The war liked little bellies
And their high voices and thin
Limbs, and he liked to walk back,
When he had no candy and listen
To their tiny begging, please Mr.,
And how by morning the lovely
Green jewels of the flies flashed
Swarming on their still wet eyes.
Jennifer Martin’s short story The Jerrycan chokes the reader in urine, shit, and mud. It tells a horrifying tale of life on the border of Chad and Sudan. Survival means tribe conspiring against tribe and family sacrifice and cruelty, always cruelty. Martin excels in delivering rich details to the reader. Consider this example,
…Most of her neighbors had gone to the camps to ask the
Red Cross for items. Only those with forged camp cards or money were successful.

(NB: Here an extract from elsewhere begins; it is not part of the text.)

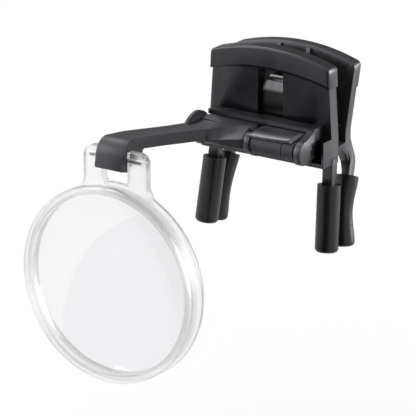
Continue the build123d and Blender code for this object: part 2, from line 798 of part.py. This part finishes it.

On occasion, a beautiful young woman would sob and receive blue plastic
sheeting to reinforce her family’s tukel, perhaps a bucket, a new pot to cook in,
maybe a mosquito net. Zoubaida, not beautiful and not young, had received an
empty one and a half liter Evian bottle. Its plastic body ran now with valleys
of dents and rivers of near-cracks, but it had lasted her a year It held drinking
water and sometimes petrol or peanuts or millet grains or candles or fat white
termites for soup. When her husband was alive and behaved foolishly, it held
Zoubaida’s wedding ring…
Natalya Estemirova, a journalist and Russian human rights activist went missing in 2009. Jared M. Feldschreiber includes a poem of admiration entitled Poem for Natalya. I like very much the contained rage and imagery in the poem’s concluding lines. The poet says,
You did not die in vain.
Your enemies thought you were a robber of truth
And they will be punished.
You are somewhere amongst us
Beyond the withering trees.
Courage to portray the truth in the face of injustice and horror is unfortunately a rare commodity. Publications like (un) civil deserve our interest and, when done as well as this issue is, our thankful applause.